> Problem statement: Reproduce the listing below without any change.

** start of Recorded data **

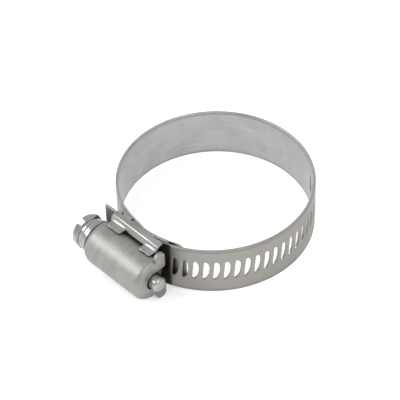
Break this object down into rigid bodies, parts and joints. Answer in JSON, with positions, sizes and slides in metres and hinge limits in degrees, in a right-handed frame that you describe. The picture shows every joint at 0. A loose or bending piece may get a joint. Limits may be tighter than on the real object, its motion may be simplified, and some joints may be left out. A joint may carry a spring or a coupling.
{
  "type": "hose clamp",
  "caption": "Worm-drive hose clamp with a slotted steel band, a folded saddle, a half-round housing and a slotted hexagon-head screw.",
  "frame": {"origin": "centre of the hose bore, at the middle of the band's width", "axes": "+Z along the hose axis, the housing on the -Y side, the screw along X with its head towards -X"},
  "size_m": [0.0463, 0.0564, 0.0138],
  "materials": {
    "band_steel": "satin rolled stainless strip",
    "housing_steel": "satin pressed stainless sheet",
    "saddle_steel": "satin pressed stainless sheet",
    "screw_steel": "turned and rolled stainless screw"
  },
  "bodies": {
    "root": {"housing": "housing_steel", "saddle": "saddle_steel", "band_fixed_end": "band_steel"},
    "screw": {"worm_screw": "screw_steel"},
    "slotted_end": {"band_slotted_end": "band_steel"},
    "right_1": {"band_right_1": "band_steel"},
    "right_2": {"band_right_2": "band_steel"},
    "right_3": {"band_right_3": "band_steel"},
    "right_4": {"band_right_4": "band_steel"},
    "left_1": {"band_left_1": "band_steel"},
    "left_2": {"band_left_2": "band_steel"},
    "left_3": {"band_left_3": "band_steel"},
    "left_4": {"band_left_4": "band_steel"},
    "left_5": {"band_left_5": "band_steel"}
  },
  "joints": [
    {"name": "screw_turn", "type": "hinge", "parent": "root", "child": "screw", "pos_m": [0, -0.0282, 0], "axis": [1, 0, 0], "range_deg": [0, 2880]},
    {"name": "band_feed", "type": "hinge", "parent": "root", "child": "slotted_end", "pos_m": [0, -0.0007, 0], "axis": [0, 0, 1], "range_deg": [-46.43, 0]},
    {"name": "bend_right_1", "type": "hinge", "parent": "slotted_end", "child": "right_1", "pos_m": [0.02198, -0.00711, 0], "axis": [0, 0, 1], "range_deg": [0, 5.56]},
    {"name": "bend_right_2", "type": "hinge", "parent": "right_1", "child": "right_2", "pos_m": [0.02233, 0.00436, 0], "axis": [0, 0, 1], "range_deg": [0, 5.31]},
    {"name": "bend_right_3", "type": "hinge", "parent": "right_2", "child": "right_3", "pos_m": [0.01708, 0.01456, 0], "axis": [0, 0, 1], "range_deg": [0, 5.02]},
    {"name": "bend_right_4", "type": "hinge", "parent": "right_3", "child": "right_4", "pos_m": [0.00753, 0.02093, 0], "axis": [0, 0, 1], "range_deg": [0, 4.78]},
    {"name": "bend_left_1", "type": "hinge", "parent": "root", "child": "left_1", "pos_m": [-0.01042, -0.0196, 0], "axis": [0, 0, 1], "range_deg": [-5.62, 0]},
    {"name": "bend_left_2", "type": "hinge", "parent": "left_1", "child": "left_2", "pos_m": [-0.01891, -0.01163, 0], "axis": [0, 0, 1], "range_deg": [-5.44, 0]},
    {"name": "bend_left_3", "type": "hinge", "parent": "left_2", "child": "left_3", "pos_m": [-0.0222, -0.00046, 0], "axis": [0, 0, 1], "range_deg": [-5.15, 0]},
    {"name": "bend_left_4", "type": "hinge", "parent": "left_3", "child": "left_4", "pos_m": [-0.01938, 0.01083, 0], "axis": [0, 0, 1], "range_deg": [-4.87, 0]},
    {"name": "bend_left_5", "type": "hinge", "parent": "left_4", "child": "left_5", "pos_m": [-0.01123, 0.01915, 0], "axis": [0, 0, 1], "range_deg": [-4.7, 0]}
  ],
  "couplings": [
    {"joint": "band_feed", "follows": "screw_turn", "ratio": -0.016121},
    {"joint": "bend_right_1", "follows": "screw_turn", "ratio": 0.00193},
    {"joint": "bend_right_2", "follows": "screw_turn", "ratio": 0.0018434},
    {"joint": "bend_right_3", "follows": "screw_turn", "ratio": 0.0017413},
    {"joint": "bend_right_4", "follows": "screw_turn", "ratio": 0.001659},
    {"joint": "bend_left_1", "follows": "screw_turn", "ratio": -0.0019516},
    {"joint": "bend_left_2", "follows": "screw_turn", "ratio": -0.0018874},
    {"joint": "bend_left_3", "follows": "screw_turn", "ratio": -0.0017878},
    {"joint": "bend_left_4", "follows": "screw_turn", "ratio": -0.0016901},
    {"joint": "bend_left_5", "follows": "screw_turn", "ratio": -0.0016305}
  ]
}
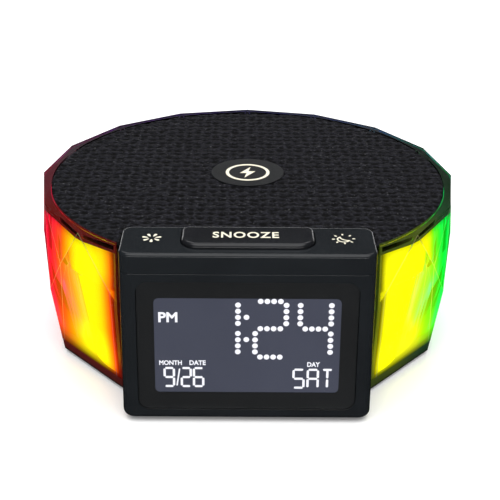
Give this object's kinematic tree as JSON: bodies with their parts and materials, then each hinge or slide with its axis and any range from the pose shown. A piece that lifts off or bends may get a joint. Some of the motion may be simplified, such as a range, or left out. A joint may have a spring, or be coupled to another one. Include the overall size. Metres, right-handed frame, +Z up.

** end of Recorded data **

> Output of the task:
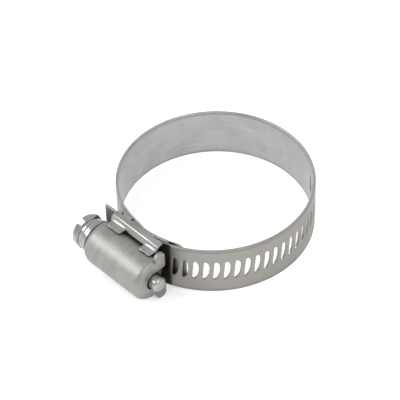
Break this object down into rigid bodies, parts and joints. Answer in JSON, with positions, sizes and slides in metres and hinge limits in degrees, in a right-handed frame that you describe. The picture shows every joint at 0. A loose or bending piece may get a joint. Limits may be tighter than on the real object, its motion may be simplified, and some joints may be left out. A joint may carry a spring or a coupling.
{
  "type": "hose clamp",
  "caption": "Worm-drive hose clamp with a slotted steel band, a folded saddle, a half-round housing and a slotted hexagon-head screw.",
  "frame": {"origin": "centre of the hose bore, at the middle of the band's width", "axes": "+Z along the hose axis, the housing on the -Y side, the screw along X with its head towards -X"},
  "size_m": [0.0463, 0.0564, 0.0138],
  "materials": {
    "band_steel": "satin rolled stainless strip",
    "housing_steel": "satin pressed stainless sheet",
    "saddle_steel": "satin pressed stainless sheet",
    "screw_steel": "turned and rolled stainless screw"
  },
  "bodies": {
    "root": {"housing": "housing_steel", "saddle": "saddle_steel", "band_fixed_end": "band_steel"},
    "screw": {"worm_screw": "screw_steel"},
    "slotted_end": {"band_slotted_end": "band_steel"},
    "right_1": {"band_right_1": "band_steel"},
    "right_2": {"band_right_2": "band_steel"},
    "right_3": {"band_right_3": "band_steel"},
    "right_4": {"band_right_4": "band_steel"},
    "left_1": {"band_left_1": "band_steel"},
    "left_2": {"band_left_2": "band_steel"},
    "left_3": {"band_left_3": "band_steel"},
    "left_4": {"band_left_4": "band_steel"},
    "left_5": {"band_left_5": "band_steel"}
  },
  "joints": [
    {"name": "screw_turn", "type": "hinge", "parent": "root", "child": "screw", "pos_m": [0, -0.0282, 0], "axis": [1, 0, 0], "range_deg": [0, 2880]},
    {"name": "band_feed", "type": "hinge", "parent": "root", "child": "slotted_end", "pos_m": [0, -0.0007, 0], "axis": [0, 0, 1], "range_deg": [-46.43, 0]},
    {"name": "bend_right_1", "type": "hinge", "parent": "slotted_end", "child": "right_1", "pos_m": [0.02198, -0.00711, 0], "axis": [0, 0, 1], "range_deg": [0, 5.56]},
    {"name": "bend_right_2", "type": "hinge", "parent": "right_1", "child": "right_2", "pos_m": [0.02233, 0.00436, 0], "axis": [0, 0, 1], "range_deg": [0, 5.31]},
    {"name": "bend_right_3", "type": "hinge", "parent": "right_2", "child": "right_3", "pos_m": [0.01708, 0.01456, 0], "axis": [0, 0, 1], "range_deg": [0, 5.02]},
    {"name": "bend_right_4", "type": "hinge", "parent": "right_3", "child": "right_4", "pos_m": [0.00753, 0.02093, 0], "axis": [0, 0, 1], "range_deg": [0, 4.78]},
    {"name": "bend_left_1", "type": "hinge", "parent": "root", "child": "left_1", "pos_m": [-0.01042, -0.0196, 0], "axis": [0, 0, 1], "range_deg": [-5.62, 0]},
    {"name": "bend_left_2", "type": "hinge", "parent": "left_1", "child": "left_2", "pos_m": [-0.01891, -0.01163, 0], "axis": [0, 0, 1], "range_deg": [-5.44, 0]},
    {"name": "bend_left_3", "type": "hinge", "parent": "left_2", "child": "left_3", "pos_m": [-0.0222, -0.00046, 0], "axis": [0, 0, 1], "range_deg": [-5.15, 0]},
    {"name": "bend_left_4", "type": "hinge", "parent": "left_3", "child": "left_4", "pos_m": [-0.01938, 0.01083, 0], "axis": [0, 0, 1], "range_deg": [-4.87, 0]},
    {"name": "bend_left_5", "type": "hinge", "parent": "left_4", "child": "left_5", "pos_m": [-0.01123, 0.01915, 0], "axis": [0, 0, 1], "range_deg": [-4.7, 0]}
  ],
  "couplings": [
    {"joint": "band_feed", "follows": "screw_turn", "ratio": -0.016121},
    {"joint": "bend_right_1", "follows": "screw_turn", "ratio": 0.00193},
    {"joint": "bend_right_2", "follows": "screw_turn", "ratio": 0.0018434},
    {"joint": "bend_right_3", "follows": "screw_turn", "ratio": 0.0017413},
    {"joint": "bend_right_4", "follows": "screw_turn", "ratio": 0.001659},
    {"joint": "bend_left_1", "follows": "screw_turn", "ratio": -0.0019516},
    {"joint": "bend_left_2", "follows": "screw_turn", "ratio": -0.0018874},
    {"joint": "bend_left_3", "follows": "screw_turn", "ratio": -0.0017878},
    {"joint": "bend_left_4", "follows": "screw_turn", "ratio": -0.0016901},
    {"joint": "bend_left_5", "follows": "screw_turn", "ratio": -0.0016305}
  ]
}
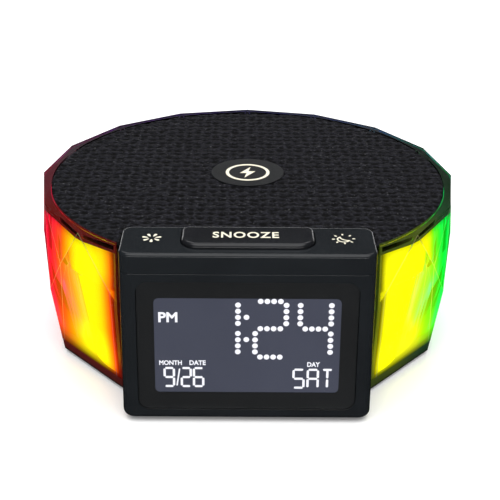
Give this object's kinematic tree as JSON: bodies with their parts and materials, then each hinge or slide with its axis and any range from the pose shown. A piece that lifts off or bends may get a joint. Some of the motion may be simplified, such as a range, or left out. A joint may have a spring, or be coupled to another one. Include the overall size. Metres, right-handed frame, +Z up.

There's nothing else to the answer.